Выбрать главу

Извозчик повернул голову к Бунину:

— Это, барин, нарочно делают, вредят. Всю войну продухты были — стоило копейки, жри до пуза. А с этой зимы — будто сквозь землю провалилось. А почему? Чтоб народ раскалить. Это германские шпиёны делают. И начальство им потакает. Потому как начальство тоже жулье. Для того законного царя и свергли, чтобы самим попользоваться.

В этот момент, бойко долбя в барабан и оглушительно ухая медными трубами, из переулка вывалился вооруженный отряд. Извозчик сдержал лошадь и хрипло, с ненавистью сплюнул:

— Во-во! Вот эти игруны хреновы все и устроили. Воевать они, знамо дело, не желают, а тут под музыку ногами кренделя выписывают, конский навоз месят! — Горько вздохнул: — Попомните мое слово, барин. Нонче народ, как скотина без пастуха. Царь — хороший или плохой, а все помазанник. А теперь, сказывают, какие-то временные. Чего с их возьмешь? Теперь все перегадят, нас и себя погубят.

— Что же делать?

— Делать? Делать уже нечего. Делать надо было прежде, когда только начали фулюганить. Твердую власть держать надо было. А уж нынче — шабаш! Народ наш баломутство любит.

Бунин живо почувствовал, что этот дремучий мужик, за всю свою жизнь, быть может, не державший в руках книги, говорит то, во что боятся верить просвещенные интеллигенты и что неминуемо ждет их всех — «шабаш».

* * *

Подъехали к «Европейской». Возле гостиницы стоял грузовик, увешанный красными тряпками. Возле него — праздная толпа. На грузовике размахивал руками узкоплечий человечек в длиннополом засаленном пиджаке. Брызжа слюной, он громко выкрикивал:

— Смерть буржуям, сосущим кровь! Истребить дворян, купцов и фабрикантов — злейших врагов трудового народа! Погромщиков-черносотенцев — к ногтю, как тифозную бактерию! Конец войны с германцем! Погибнем все как один за свободу!

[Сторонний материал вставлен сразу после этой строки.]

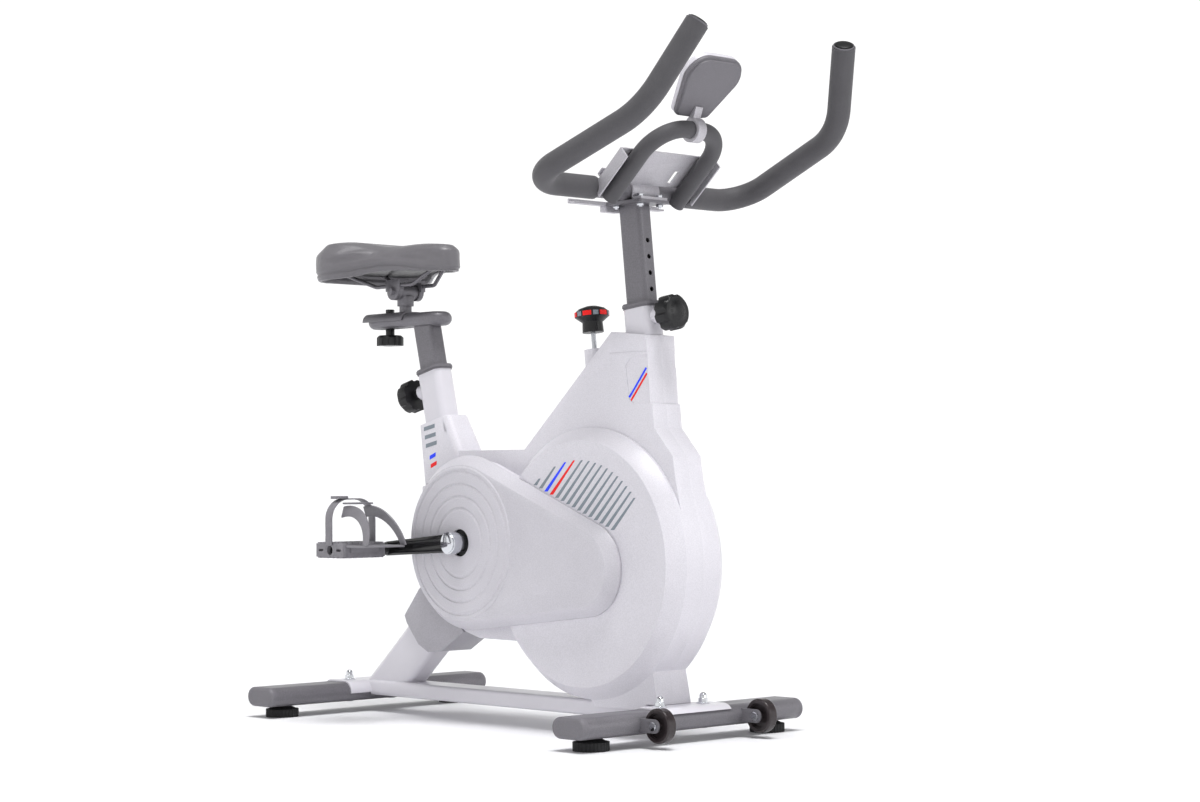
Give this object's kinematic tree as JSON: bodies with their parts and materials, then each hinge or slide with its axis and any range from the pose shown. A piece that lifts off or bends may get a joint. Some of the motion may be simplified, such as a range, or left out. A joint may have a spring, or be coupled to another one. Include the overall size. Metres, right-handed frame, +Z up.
{
  "type": "exercise bike",
  "caption": "Indoor spin-type exercise bike with belt-driven flywheel in a white housing, curved foam-grip handlebar, sliding saddle, toe-cage pedals and levelling feet",
  "frame": {"origin": "floor level, below the middle of the bike's overall length and width, with every adjustment at rest", "axes": "+X forwards from the saddle to the handlebar, +Y to the rider's left, +Z up"},
  "size_m": [1.0773, 0.5154, 1.1217],
  "materials": {
    "white_paint": "gloss powder coat",
    "grey_paint": "satin powder coat with a fine metallic speckle",
    "dark_paint": "satin powder coat",
    "black_paint": "gloss paint",
    "white_plastic": "fine moulded sheen",
    "guard_plastic": "fine moulded sheen",
    "grey_plastic": "fine moulded grain",
    "pedal_plastic": "fine moulded grain",
    "black_plastic": "fine moulded grain",
    "smoky_plastic": "smoky moulded plastic",
    "foot_rubber": "moulded rubber",
    "belt_rubber": "ribbed rubber",
    "grip_foam": "closed-cell foam",
    "steel": "turned steel",
    "chrome": "bright plating",
    "cast_iron": "turned rim",
    "saddle_vinyl": "soft embossed vinyl",
    "brake_felt": "pressed felt",
    "blue_plastic": "moulded"
  },
  "bodies": {
    "frame": {"base_rail": "white_paint", "rear_strut": "white_paint", "seat_tube": "white_paint", "main_tube": "white_paint", "head_tube": "white_paint", "bearings": "steel", "front_stabiliser": "grey_paint", "rear_stabiliser": "grey_paint", "stabiliser_caps": "grey_plastic", "base_fasteners": "chrome", "shell_right": "white_plastic", "shell_left": "white_plastic", "strut_boot": "white_plastic", "seat_sleeve": "white_plastic", "belt_guard": "guard_plastic", "left_guard": "guard_plastic", "tube_collars": "grey_plastic", "drive_belt": "belt_rubber"},
    "front_right_foot": {"foot_front_right": "foot_rubber"},
    "front_left_foot": {"foot_front_left": "foot_rubber"},
    "rear_right_foot": {"foot_rear_right": "foot_rubber"},
    "rear_left_foot": {"foot_rear_left": "foot_rubber"},
    "right_wheel": {"wheel_right": "smoky_plastic"},
    "left_wheel": {"wheel_left": "smoky_plastic"},
    "flywheel_set": {"flywheel": "cast_iron", "flywheel_axle": "steel"},
    "crankset": {"crank_axle": "steel", "drive_pulley": "black_plastic", "right_crank": "black_paint", "left_crank": "black_paint", "crank_caps": "chrome"},
    "right_pedal_set": {"right_pedal": "pedal_plastic", "right_toe_cage": "pedal_plastic"},
    "left_pedal_set": {"left_pedal": "pedal_plastic", "left_toe_cage": "pedal_plastic"},
    "seat_column": {"seat_post": "grey_paint"},
    "seat_slider": {"seat_carriage": "grey_paint"},
    "saddle": {"saddle_clamp": "steel", "saddle_rails": "dark_paint", "saddle_shell": "black_plastic", "saddle_cushion": "saddle_vinyl"},
    "slider_lock": {"slider_knob": "black_plastic"},
    "seat_lock": {"seat_pin": "steel"},
    "seat_lock_knob": {"seat_knob": "black_plastic"},
    "handlebar_column": {"handlebar_post": "grey_paint", "handlebar": "grey_paint", "bar_grips": "grip_foam", "media_loop": "dark_paint", "tablet_tray": "grey_paint", "bar_clamp": "grey_paint", "clamp_bolts": "chrome"},
    "handlebar_lock": {"handlebar_pin": "steel"},
    "handlebar_lock_knob": {"handlebar_knob": "black_plastic"},
    "monitor": {"monitor_front": "white_plastic", "monitor_back": "grey_plastic", "monitor_clamp": "grey_plastic"},
    "button": {"mode_button": "blue_plastic"},
    "brake_plunger": {"brake_rod": "steel"},
    "brake_knob": {"resistance_knob": "black_plastic"},
    "brake_block": {"brake_shoe": "brake_felt"}
  },
  "joints": [
    {"name": "front_right_levelling", "type": "slide", "parent": "frame", "child": "front_right_foot", "axis": [0, 0, -1], "range_m": [0, 0.008]},
    {"name": "front_left_levelling", "type": "slide", "parent": "frame", "child": "front_left_foot", "axis": [0, 0, -1], "range_m": [0, 0.008]},
    {"name": "rear_right_levelling", "type": "slide", "parent": "frame", "child": "rear_right_foot", "axis": [0, 0, -1], "range_m": [0, 0.008]},
    {"name": "rear_left_levelling", "type": "slide", "parent": "frame", "child": "rear_left_foot", "axis": [0, 0, -1], "range_m": [0, 0.008]},
    {"name": "right_wheel_roll", "type": "hinge", "parent": "frame", "child": "right_wheel", "pos_m": [0.37825, -0.115, 0.0364], "axis": [0, 1, 0], "continuous": true},
    {"name": "left_wheel_roll", "type": "hinge", "parent": "frame", "child": "left_wheel", "pos_m": [0.37825, 0.115, 0.0364], "axis": [0, 1, 0], "continuous": true},
    {"name": "flywheel_spin", "type": "hinge", "parent": "frame", "child": "flywheel_set", "pos_m": [0.13825, 0, 0.2815], "axis": [0, 1, 0], "continuous": true},
    {"name": "crank_spin", "type": "hinge", "parent": "frame", "child": "crankset", "pos_m": [-0.13775, 0, 0.312], "axis": [0, 1, 0], "continuous": true},
    {"name": "right_pedal_spin", "type": "hinge", "parent": "crankset", "child": "right_pedal_set", "pos_m": [-0.30734, -0.1905, 0.30014], "axis": [0, 1, 0], "continuous": true},
    {"name": "left_pedal_spin", "type": "hinge", "parent": "crankset", "child": "left_pedal_set", "pos_m": [0.03184, 0.1905, 0.32386], "axis": [0, 1, 0], "continuous": true},
    {"name": "seat_height", "type": "slide", "parent": "frame", "child": "seat_column", "axis": [-0.2334, 0, 0.9724], "range_m": [-0.054, 0.081]},
    {"name": "seat_reach", "type": "slide", "parent": "seat_column", "child": "seat_slider", "axis": [1, 0, 0], "range_m": [-0.025, 0.06]},
    {"name": "saddle_tilt", "type": "hinge", "parent": "seat_slider", "child": "saddle", "pos_m": [-0.38975, 0, 0.762], "axis": [0, 1, 0], "range_deg": [-15, 15]},
    {"name": "slider_lock_turn", "type": "hinge", "parent": "seat_slider", "child": "slider_lock", "pos_m": [-0.43475, 0, 0.692], "axis": [0, 0, 1], "range_deg": [-720, 0]},
    {"name": "seat_lock_pull", "type": "slide", "parent": "frame", "child": "seat_lock", "axis": [-0.9724, 0, -0.2334], "range_m": [0, 0.008], "stiffness_N_per_m": 2500, "springref_m": -0.002},
    {"name": "seat_lock_turn", "type": "hinge", "parent": "seat_lock", "child": "seat_lock_knob", "pos_m": [-0.30122, 0, 0.58718], "axis": [-0.9724, 0, -0.2334], "range_deg": [-360, 0]},
    {"name": "handlebar_height", "type": "slide", "parent": "frame", "child": "handlebar_column", "axis": [-0.1045, 0, 0.9945], "range_m": [-0.054, 0.081]},
    {"name": "handlebar_lock_pull", "type": "slide", "parent": "frame", "child": "handlebar_lock", "axis": [0.9945, 0, 0.1045], "range_m": [0, 0.008], "stiffness_N_per_m": 2500, "springref_m": -0.002},
    {"name": "handlebar_lock_turn", "type": "hinge", "parent": "handlebar_lock", "child": "handlebar_lock_knob", "pos_m": [0.22876, 0, 0.68196], "axis": [0.9945, 0, 0.1045], "range_deg": [-360, 0]},
    {"name": "monitor_tilt", "type": "hinge", "parent": "handlebar_column", "child": "monitor", "pos_m": [0.34843, 0, 0.97904], "axis": [0, 1, 0], "range_deg": [-25, 25]},
    {"name": "mode_press", "type": "slide", "parent": "monitor", "child": "button", "axis": [0.7373, 0, -0.6756], "range_m": [0, 0.001], "stiffness_N_per_m": 500, "springref_m": -0.0006},
    {"name": "brake_press", "type": "slide", "parent": "frame", "child": "brake_plunger", "axis": [0.1045, 0, -0.9945], "range_m": [0, 0.003], "stiffness_N_per_m": 3000, "springref_m": -0.003},
    {"name": "resistance_turn", "type": "hinge", "parent": "brake_plunger", "child": "brake_knob", "pos_m": [0.10884, 0, 0.66505], "axis": [-0.1045, 0, 0.9945], "range_deg": [-1080, 0]},
    {"name": "brake_feed", "type": "slide", "parent": "brake_plunger", "child": "brake_block", "axis": [0.1045, 0, -0.9945], "range_m": [0, 0.0038]}
  ],
  "couplings": [
    {"joint": "crank_spin", "follows": "flywheel_spin", "ratio": 0.25},
    {"joint": "brake_feed", "follows": "resistance_turn", "m_per_rad": -0.00019894}
  ]
}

Принимая деньги, мужик кивнул в сторону оратора:

— Этот нехристь воевать не хочет, а я за его слабоду, вишь, погибнуть должен! А на кой ляд мне его слабода, если у меня в деревне три лошади и хозяйство? На ем лишь лапсердак, вот он и надрывается за слабоду.

И с неожиданным остервенением хлестанув лошадь, разламывая надвое толпу, понесся так, словно гнала этого российского мужика тоска и дурные предчувствия.

2

В те дни, окруженный восторженными почитателями, льстецами и просто прихлебателями, в Петрограде находился самый, пожалуй, знаменитый и самый богатый из русских писателей Максим Горький. С Буниным его связывала старинная дружба. Более того, в предвоенные годы Иван Алексеевич был частым гостем в Сорренто.

Теперь добрые отношения стали давать трещину. Бунин с брезгливостью относился к увлечениям Горького политикой и особенно порицал поддержку им большевиков.

Но Горький задумал напечатать десятитомник Ивана Алексеевича. Вот и следовало обсудить это дело с Зиновием Гржебиным, ведавшим делами издательства «Парус».

Когда-то, еще в 1906 году, в другом горьковском издательстве — «Знание», размещавшемся в доме 92 по Невскому проспекту, вышел первый сборник из серии «Дешевой библиотеки». Естественно, что это были творения самого мэтра — «Песня о Соколе», «Песня о Буревестнике» и «Легенда о Марко». Объявили первые сто книг, которые готовило издательство.

Бунин носил в кармане только что отпечатанную книжечку и, весело улыбаясь, показывал при каждом удобном случае:

— Из ста книг «всего лишь» тридцать пять самого Алексея Максимовича! Завидная скромность.

— А кто остальные авторы? — любопытствовали собеседники.

— Огласим список блестящих авторов, так сказать, лучших из лучших! — произносил Бунин с уморительным видом. — Тех, кто составляет цвет современной литературы. Итак, Максим Горький — тридцать пять книг, затем… — Он поднимал на слушающих глаза. — Как думаете, кто следующий? Сам великий гусляр — Скиталец, в миру Петров.

Заметим, что Скиталец знал Горького еще с 1897 года. Познакомился с Алексеем Максимовичем в Самаре, находился с ним в переписке. В 1900 году жил недели полторы у того в каком-то сельце Мануйловка, на Харьковщине, о чем всю последующую жизнь вспоминал с особым удовольствием и что дало ему повод называть себя «учеником» Горького.

Скиталец действительно возил за собой гусли, на которых порой что-то пытался наигрывать, напуская на себя раздумчивый вид. Еще Скиталец почему-то считался лучшим другом Шаляпина.